WHAT TO WORK ON: Reproduce the entire listing word for word.

RECORDED INFORMATION:

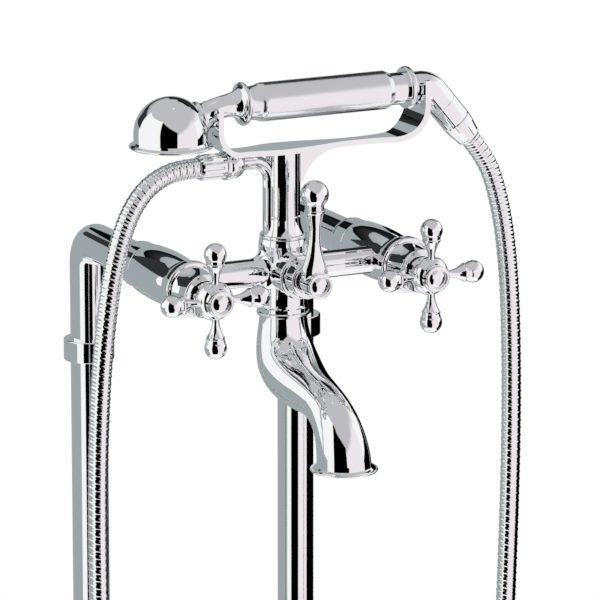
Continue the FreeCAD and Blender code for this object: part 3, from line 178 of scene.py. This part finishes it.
def ribbed_hose_tree():
    """Turns a line into a tube with spiral ribs."""
    tree = bpy.data.node_groups.new("ribbed hose", "GeometryNodeTree")
    tree.interface.new_socket(name="Line", in_out="INPUT", socket_type="NodeSocketGeometry")
    add_input(tree, "Radius", "NodeSocketFloat", HOSE_DIAMETER / 2)
    add_input(tree, "Rib Pitch", "NodeSocketFloat", RIB_PITCH)
    add_input(tree, "Rib Depth", "NodeSocketFloat", RIB_DEPTH)
    add_input(tree, "Rib Step", "NodeSocketFloat", RIB_STEP)
    add_input(tree, "Sides", "NodeSocketInt", SIDES)
    add_input(tree, "Material", "NodeSocketMaterial", None)
    tree.interface.new_socket(name="Hose", in_out="OUTPUT", socket_type="NodeSocketGeometry")
    nodes, links = tree.nodes, tree.links
    start = nodes.new("NodeGroupInput")
    end = nodes.new("NodeGroupOutput")

    resample = nodes.new("GeometryNodeResampleCurve")
    resample.mode = "LENGTH"
    links.new(start.outputs["Line"], resample.inputs["Curve"])
    links.new(maths(tree, "DIVIDE", start.outputs["Rib Pitch"], STEPS_PER_RIB), resample.inputs["Length"])

    along = nodes.new("GeometryNodeCaptureAttribute")
    along.capture_items.new("FLOAT", "Along")
    links.new(resample.outputs["Curve"], along.inputs["Geometry"])
    parameter = nodes.new("GeometryNodeSplineParameter")
    links.new(parameter.outputs["Length"], along.inputs["Along"])

    circle = nodes.new("GeometryNodeCurvePrimitiveCircle")
    links.new(start.outputs["Sides"], circle.inputs["Resolution"])
    links.new(start.outputs["Radius"], circle.inputs["Radius"])
    around = nodes.new("GeometryNodeCaptureAttribute")
    around.capture_items.new("FLOAT", "Around")
    links.new(circle.outputs["Curve"], around.inputs["Geometry"])
    turn = nodes.new("GeometryNodeSplineParameter")
    links.new(turn.outputs["Factor"], around.inputs["Around"])

    sweep = nodes.new("GeometryNodeCurveToMesh")
    links.new(along.outputs["Geometry"], sweep.inputs["Curve"])
    links.new(around.outputs["Geometry"], sweep.inputs["Profile Curve"])
    sweep.inputs["Fill Caps"].default_value = True

    ribs_so_far = maths(tree, "DIVIDE", along.outputs["Along"], start.outputs["Rib Pitch"])
    phase = maths(tree, "ADD", ribs_so_far, maths(tree, "MULTIPLY", around.outputs["Around"], SPIRALS))
    wave = maths(tree, "ABSOLUTE", maths(tree, "SINE", maths(tree, "MULTIPLY", phase, math.pi)))
    groove = maths(tree, "SUBTRACT", maths(tree, "POWER", wave, CROWN), 1.0)
    second = maths(tree, "PINGPONG", maths(tree, "FLOOR", phase), 1.0)
    sink = maths(tree, "MULTIPLY", groove, start.outputs["Rib Depth"])
    step = maths(tree, "MULTIPLY", second, start.outputs["Rib Step"])
    offset = maths(tree, "SUBTRACT", sink, step)

    normal = nodes.new("GeometryNodeInputNormal")
    push = nodes.new("ShaderNodeVectorMath")
    push.operation = "SCALE"
    links.new(normal.outputs["Normal"], push.inputs["Vector"])
    links.new(offset, push.inputs["Scale"])
    move = nodes.new("GeometryNodeSetPosition")
    links.new(sweep.outputs["Mesh"], move.inputs["Geometry"])
    links.new(push.outputs["Vector"], move.inputs["Offset"])
    smooth = nodes.new("GeometryNodeSetShadeSmooth")
    links.new(move.outputs["Geometry"], smooth.inputs["Geometry"])
    realize = nodes.new("GeometryNodeRealizeInstances")
    links.new(smooth.outputs["Geometry"], realize.inputs["Geometry"])
    paint = nodes.new("GeometryNodeSetMaterial")
    links.new(realize.outputs["Geometry"], paint.inputs["Geometry"])
    links.new(start.outputs["Material"], paint.inputs["Material"])
    links.new(paint.outputs["Geometry"], end.inputs["Hose"])
    return tree


def set_input(modifier, name, value):
    """Sets a modifier's named input by the identifier of its socket."""
    for item in modifier.node_group.interface.items_tree:
        if item.item_type == "SOCKET" and item.in_out == "INPUT" and item.name == name:
            modifier[item.identifier] = value
            return
    raise KeyError(name)


def plain_mesh(source, name):
    """The evaluated form of an object as a new mesh object, with the source removed."""
    bpy.context.view_layer.update()
    evaluated = source.evaluated_get(bpy.context.evaluated_depsgraph_get())
    mesh = bpy.data.meshes.new_from_object(evaluated)
    mesh.name = name
    made = bpy.data.objects.new(name, mesh)
    bpy.context.collection.objects.link(made)
    bpy.data.objects.remove(source)
    return made


# %% [markdown]
# ## Plated metal
# Bright chrome is a very thin layer of metal that is slightly blue beside silver. It is
# almost a perfect mirror. What tells it from a computer's mirror is small: the castings
# under it are polished by hand, so that large faces wander by a few hundredths of a
# millimetre, and fingers and water leave spots that are a little duller. One node group
# holds that wandering and those spots, and each finish gives it its own amounts.

# %% One group for hand polished surfaces
SPOT_FINENESS = 3.0           # spots are this much finer than the waves
SPOT_DETAIL = 4.0
SPOT_EDGE = (0.52, 0.75)      # where the noise begins to dull the metal, and where it is dullest
WAVE_DETAIL = 1.0
WAVE_HEIGHT = 1.0 * MM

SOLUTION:
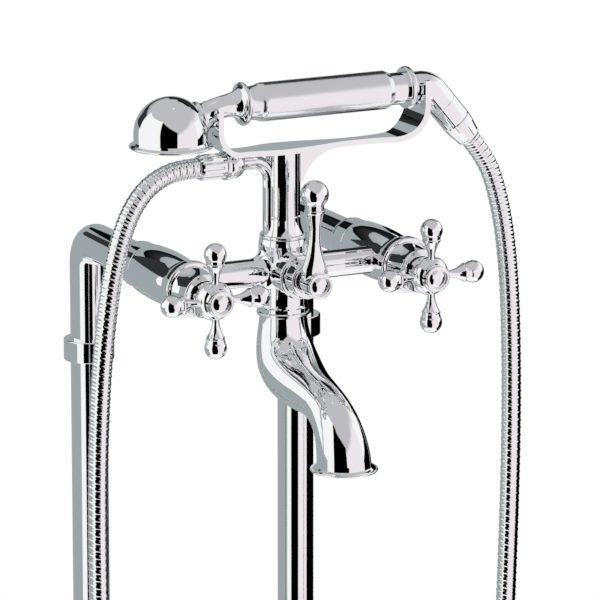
Continue the FreeCAD and Blender code for this object: part 3, from line 178 of scene.py. This part finishes it.
def ribbed_hose_tree():
    """Turns a line into a tube with spiral ribs."""
    tree = bpy.data.node_groups.new("ribbed hose", "GeometryNodeTree")
    tree.interface.new_socket(name="Line", in_out="INPUT", socket_type="NodeSocketGeometry")
    add_input(tree, "Radius", "NodeSocketFloat", HOSE_DIAMETER / 2)
    add_input(tree, "Rib Pitch", "NodeSocketFloat", RIB_PITCH)
    add_input(tree, "Rib Depth", "NodeSocketFloat", RIB_DEPTH)
    add_input(tree, "Rib Step", "NodeSocketFloat", RIB_STEP)
    add_input(tree, "Sides", "NodeSocketInt", SIDES)
    add_input(tree, "Material", "NodeSocketMaterial", None)
    tree.interface.new_socket(name="Hose", in_out="OUTPUT", socket_type="NodeSocketGeometry")
    nodes, links = tree.nodes, tree.links
    start = nodes.new("NodeGroupInput")
    end = nodes.new("NodeGroupOutput")

    resample = nodes.new("GeometryNodeResampleCurve")
    resample.mode = "LENGTH"
    links.new(start.outputs["Line"], resample.inputs["Curve"])
    links.new(maths(tree, "DIVIDE", start.outputs["Rib Pitch"], STEPS_PER_RIB), resample.inputs["Length"])

    along = nodes.new("GeometryNodeCaptureAttribute")
    along.capture_items.new("FLOAT", "Along")
    links.new(resample.outputs["Curve"], along.inputs["Geometry"])
    parameter = nodes.new("GeometryNodeSplineParameter")
    links.new(parameter.outputs["Length"], along.inputs["Along"])

    circle = nodes.new("GeometryNodeCurvePrimitiveCircle")
    links.new(start.outputs["Sides"], circle.inputs["Resolution"])
    links.new(start.outputs["Radius"], circle.inputs["Radius"])
    around = nodes.new("GeometryNodeCaptureAttribute")
    around.capture_items.new("FLOAT", "Around")
    links.new(circle.outputs["Curve"], around.inputs["Geometry"])
    turn = nodes.new("GeometryNodeSplineParameter")
    links.new(turn.outputs["Factor"], around.inputs["Around"])

    sweep = nodes.new("GeometryNodeCurveToMesh")
    links.new(along.outputs["Geometry"], sweep.inputs["Curve"])
    links.new(around.outputs["Geometry"], sweep.inputs["Profile Curve"])
    sweep.inputs["Fill Caps"].default_value = True

    ribs_so_far = maths(tree, "DIVIDE", along.outputs["Along"], start.outputs["Rib Pitch"])
    phase = maths(tree, "ADD", ribs_so_far, maths(tree, "MULTIPLY", around.outputs["Around"], SPIRALS))
    wave = maths(tree, "ABSOLUTE", maths(tree, "SINE", maths(tree, "MULTIPLY", phase, math.pi)))
    groove = maths(tree, "SUBTRACT", maths(tree, "POWER", wave, CROWN), 1.0)
    second = maths(tree, "PINGPONG", maths(tree, "FLOOR", phase), 1.0)
    sink = maths(tree, "MULTIPLY", groove, start.outputs["Rib Depth"])
    step = maths(tree, "MULTIPLY", second, start.outputs["Rib Step"])
    offset = maths(tree, "SUBTRACT", sink, step)

    normal = nodes.new("GeometryNodeInputNormal")
    push = nodes.new("ShaderNodeVectorMath")
    push.operation = "SCALE"
    links.new(normal.outputs["Normal"], push.inputs["Vector"])
    links.new(offset, push.inputs["Scale"])
    move = nodes.new("GeometryNodeSetPosition")
    links.new(sweep.outputs["Mesh"], move.inputs["Geometry"])
    links.new(push.outputs["Vector"], move.inputs["Offset"])
    smooth = nodes.new("GeometryNodeSetShadeSmooth")
    links.new(move.outputs["Geometry"], smooth.inputs["Geometry"])
    realize = nodes.new("GeometryNodeRealizeInstances")
    links.new(smooth.outputs["Geometry"], realize.inputs["Geometry"])
    paint = nodes.new("GeometryNodeSetMaterial")
    links.new(realize.outputs["Geometry"], paint.inputs["Geometry"])
    links.new(start.outputs["Material"], paint.inputs["Material"])
    links.new(paint.outputs["Geometry"], end.inputs["Hose"])
    return tree


def set_input(modifier, name, value):
    """Sets a modifier's named input by the identifier of its socket."""
    for item in modifier.node_group.interface.items_tree:
        if item.item_type == "SOCKET" and item.in_out == "INPUT" and item.name == name:
            modifier[item.identifier] = value
            return
    raise KeyError(name)


def plain_mesh(source, name):
    """The evaluated form of an object as a new mesh object, with the source removed."""
    bpy.context.view_layer.update()
    evaluated = source.evaluated_get(bpy.context.evaluated_depsgraph_get())
    mesh = bpy.data.meshes.new_from_object(evaluated)
    mesh.name = name
    made = bpy.data.objects.new(name, mesh)
    bpy.context.collection.objects.link(made)
    bpy.data.objects.remove(source)
    return made


# %% [markdown]
# ## Plated metal
# Bright chrome is a very thin layer of metal that is slightly blue beside silver. It is
# almost a perfect mirror. What tells it from a computer's mirror is small: the castings
# under it are polished by hand, so that large faces wander by a few hundredths of a
# millimetre, and fingers and water leave spots that are a little duller. One node group
# holds that wandering and those spots, and each finish gives it its own amounts.

# %% One group for hand polished surfaces
SPOT_FINENESS = 3.0           # spots are this much finer than the waves
SPOT_DETAIL = 4.0
SPOT_EDGE = (0.52, 0.75)      # where the noise begins to dull the metal, and where it is dullest
WAVE_DETAIL = 1.0
WAVE_HEIGHT = 1.0 * MM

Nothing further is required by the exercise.